19. Now, the judgment under challenge is a judgment of affirmation that is the finding of the Courts below are concurrent. The Hon''ble Division Bench when heard the appeal under Order 41, Rule 11 of the CP Code at that relevant point of time Their Lordships found prima facie it appeared that the letter of sanction and the agreement have been misconstrued by the Appellate Court below. But now on the basis of the entire pleadings the evidence on record and the Judgment of the Court below it is to be found whether the ground can only be a question of law or a substantial question of law and/or whether the Courts below mainly the Appellate Court below made correct interpretation of the said two documents exhibited that is the sanction Memo and the agreement.
20. For the aforesaid purpose let us see first what are the views of the Hon''ble Apex Court in different judgments when deciding the scope of interference u/s 100 of the CPC and what is to be termed as substantial question of law. The impugned Judgment under challenge is to be tested in the touch-stone of the guidelines given by the Hon''ble Apex Court in various decisions and/or decision given by our High Court (Full Bench) reported in 1993 Vol. 1 CHN p. 307 (Ratanlal Bhansilal v. Kishorilal Goenka). After the amendment of the CPC in 1976 our High Court sitting in Full Bench decided the principle for the purpose of interference in the first appeal and second appeal within the scope of sections 96 and 100 of the CPC. The Hon''ble Apex Court in its decision reported in
21. It appears from the pleadings that in the plaint the plaintiff suppressed certain material facts that is the plaintiff did not disclose that there was a suit pending against them by the Central Bank of India, Burabazar Branch for recovery of money. It is also the admitted position in this High Court on the writ petition moved by the plaintiff on 12.2.1985. It also appears from the agreement and/or the sanction Memo dated 14.7.1983 of the defendant No. 1 that in its Clause 4(g) it has been stated "in case any liability other than those disclosed to WBFC at the time of consideration of this loan is revealed in future, WBFC will have right to withdraw or call back the loan at any stage." It also appears from the records that the plaintiff moved a writ petition before this High Court challenging the notice given by the defendant No. 1 calling back the amount of loan with interest from the plaintiff and on that writ petition on 12.2.1985 this High Court observed that in the event, however, the writ petitioner goes on making payment of monthly instalment of Rs. 2500/- there will be an order of injunction restraining the West Bengal Financial Corporation from giving any effect to the Memo dated 27.11.1984 being annexure ''C'' to the writ petition. In default of any two installments the respondent authority would be at liberty to enforce the order dated 27.11.1984.
22. It is also admitted that the petitioner paid one instalment and thereafter failed to pay subsequent installments and naturally in terms of the order of the Court passed on writ petition moved by the plaintiff as petitioner WBFC acted in terms of the notice dated 27.11.1984.
23. It does not appear from the records that any agreement was executed by and between the defendant No. 2 and the plaintiff that is the United Bank of India and the appellant herein.
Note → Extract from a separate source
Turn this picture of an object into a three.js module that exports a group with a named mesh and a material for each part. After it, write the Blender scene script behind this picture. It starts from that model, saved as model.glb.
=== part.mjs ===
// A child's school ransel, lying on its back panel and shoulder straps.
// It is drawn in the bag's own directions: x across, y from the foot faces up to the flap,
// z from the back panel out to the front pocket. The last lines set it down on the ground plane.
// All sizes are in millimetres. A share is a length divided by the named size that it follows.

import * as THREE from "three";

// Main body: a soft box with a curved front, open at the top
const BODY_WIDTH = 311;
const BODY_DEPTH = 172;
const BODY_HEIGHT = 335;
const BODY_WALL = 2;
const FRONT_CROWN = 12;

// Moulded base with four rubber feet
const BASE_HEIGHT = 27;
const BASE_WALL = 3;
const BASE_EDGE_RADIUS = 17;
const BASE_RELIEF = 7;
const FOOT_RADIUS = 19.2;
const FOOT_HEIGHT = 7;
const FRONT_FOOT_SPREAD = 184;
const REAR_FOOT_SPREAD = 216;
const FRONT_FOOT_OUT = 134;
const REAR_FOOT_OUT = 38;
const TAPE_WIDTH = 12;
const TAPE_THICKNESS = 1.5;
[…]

It appears from record that the plaintiff only applied for loan from United Bank of India in a prescribed Form and never the terms of the defendant No. 2 Bank was accepted by the plaintiff and there was any concluded contract.
24. Section 29(1) of the State Financial Corporation Act, 1951 provides "where any industrial concern, which is under a liability to the financial corporation under an agreement makes any default in repayment of any loan or advance or any instalment thereof or in meetings its obligations in relation to any guarantee given by the Corporation or otherwise fails to comply with the terms of the agreement with the Financial Corporation, the Financial Corporation shall have the right to take over the management or possession or both of the industrial concern as well as the right to transfer by way of lease or sell and realise the property pledged, mortgaged, hypothecated or assigned to the Financial Corporation". Section 30 of the said Act gives power to call for repayment before agreed period if it appears to the Board that false or misleading information in material particular was given by the industrial concern in its application for the loan or advance.
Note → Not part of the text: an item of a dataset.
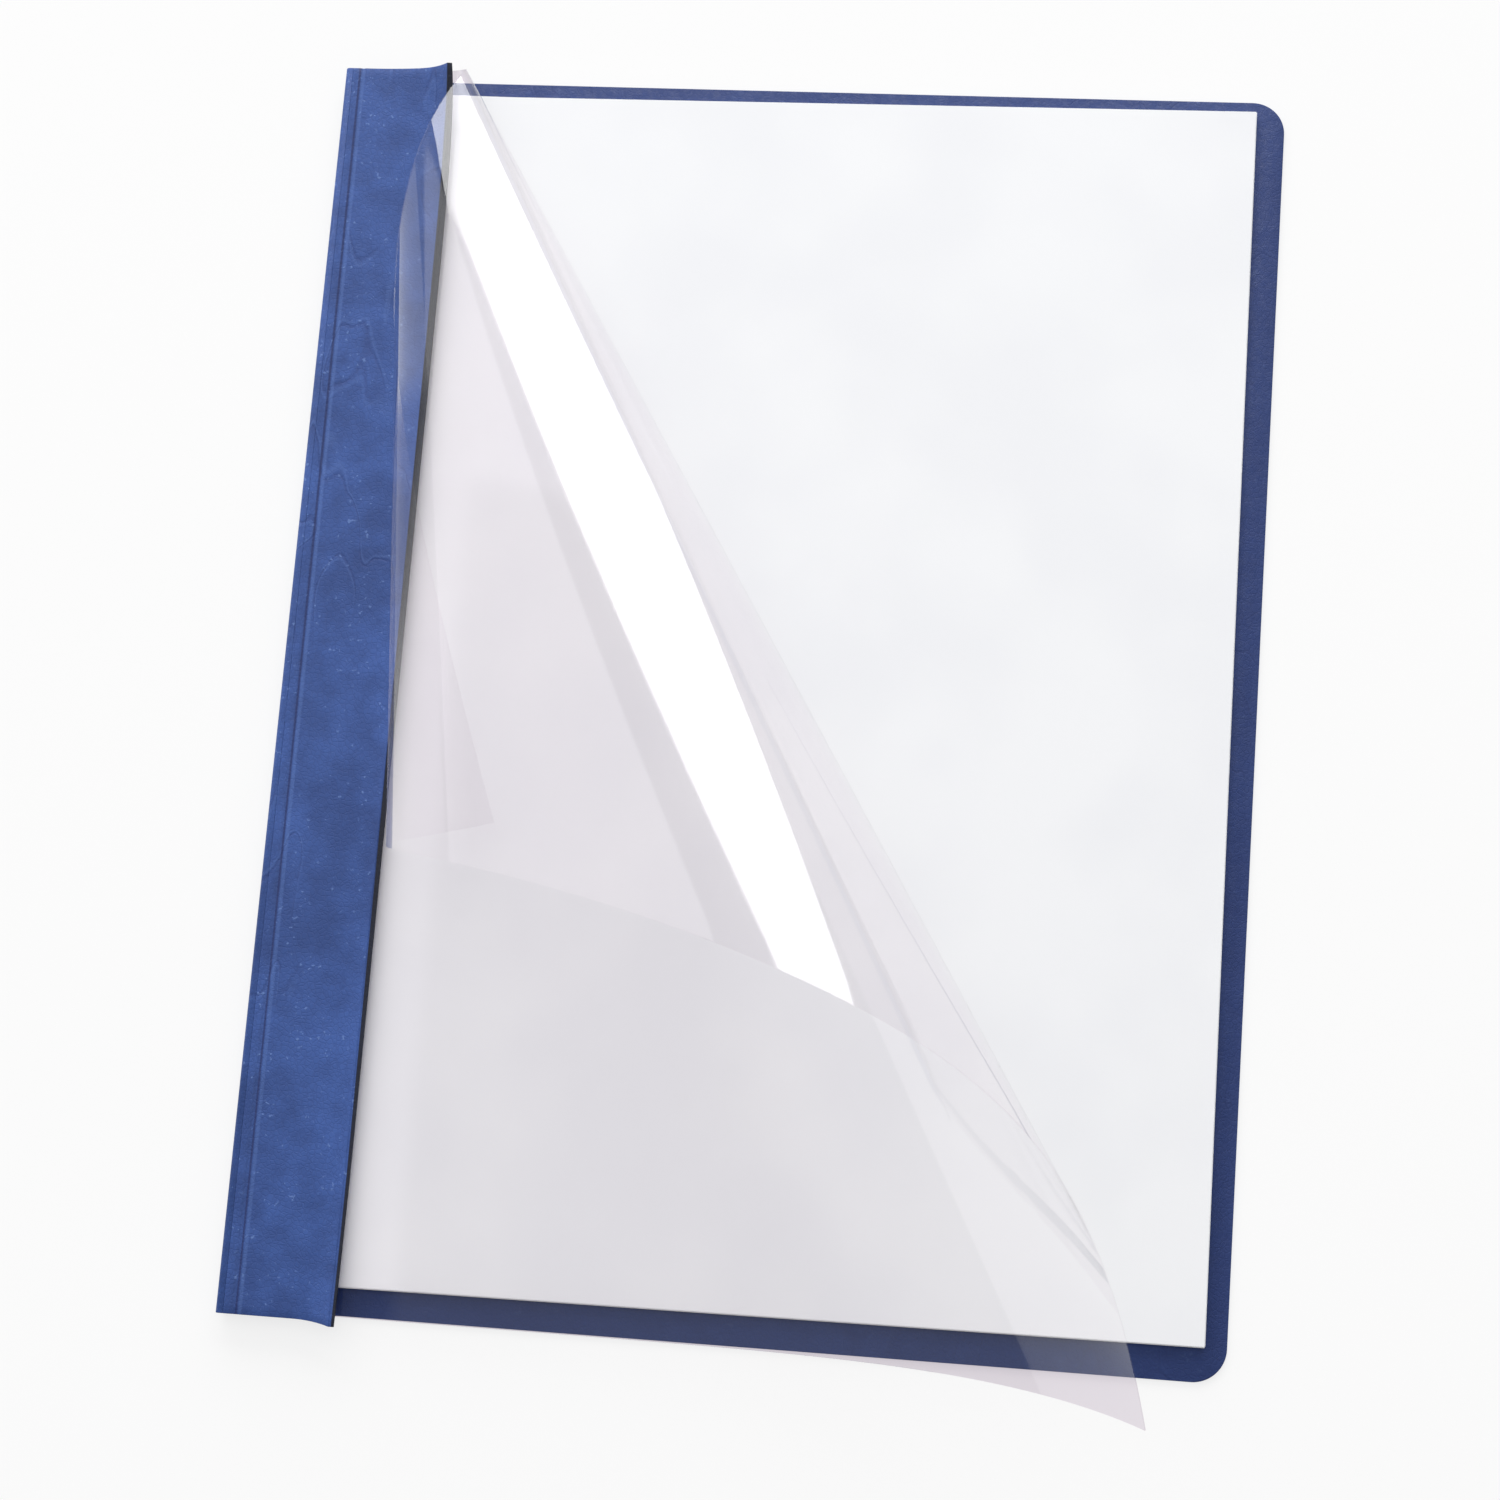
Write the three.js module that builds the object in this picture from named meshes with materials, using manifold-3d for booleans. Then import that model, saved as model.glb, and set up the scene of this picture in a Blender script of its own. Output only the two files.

25. In that view of the matter the defendant No. 1 acted in terms of the order of the High Court passed in the writ petition as well as provisions of the statute and also the term given in the sanction Memo.
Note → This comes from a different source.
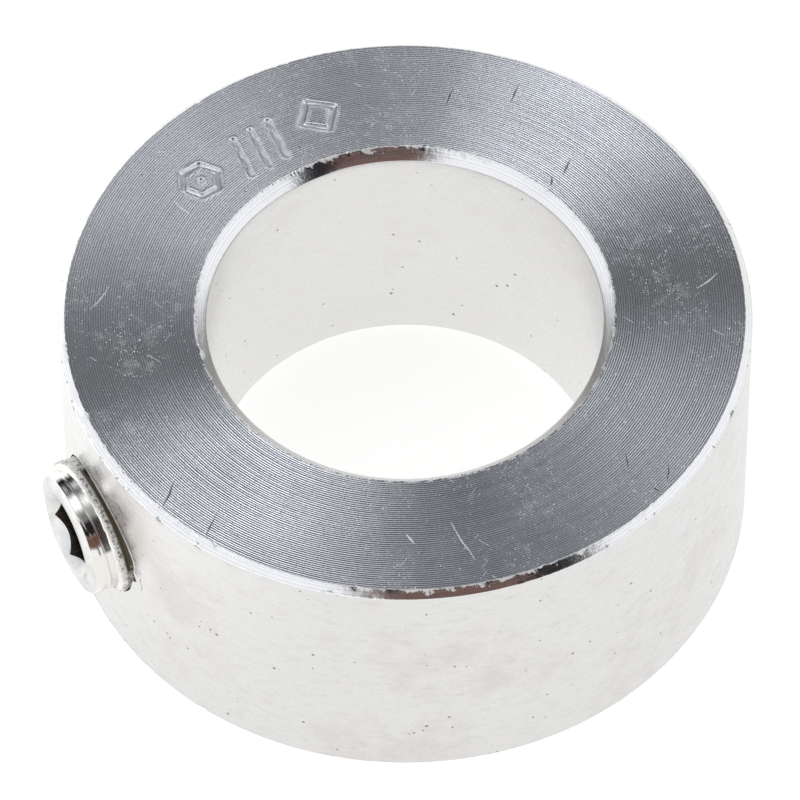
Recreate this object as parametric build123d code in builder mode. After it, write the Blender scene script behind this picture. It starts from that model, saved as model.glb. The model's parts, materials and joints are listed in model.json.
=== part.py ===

26. On scanning of the judgment of the Appellate Court below it appears that both the trial Court and the Appellate Court below considered these factors and duly and properly construct the sanction Memo and the agreement with the defendant No. 1, WBFC when it appears that the Appellate Court below as well as the trial Court duly considered the evidence on record, the pleadings, scanned the evidence and came to concurrent finding and more so when the Appellate Court below construed the sanction Memo as well as the agreement in its proper light and perspective it cannot be said that there is any question of law involved in this appeal far less substantial question of law, considering the same in the touch stone of the above quoted decisions of the Hon''ble Apex Court. In my opinion, therefore, thing remains in this second appeal to be decided or there is no scope for interference of this Court within the purview of Section 100 CPC and this second appeal is, therefore, dismissed. The judgment and the decree of the Appellate Court below is affirmed. The parties are to bear their own costs. Let a decree be drawn up accordingly. Let the LCR be sent down to the Court below forthwith.
27. Stay of operation of the judgment and order passed today i.e. 28.2.2003 has been prayed for on behalf of the appellant. Considering the facts and circumstances and the nature of the dispute, stay of operation of the judgment and order is granted for three weeks.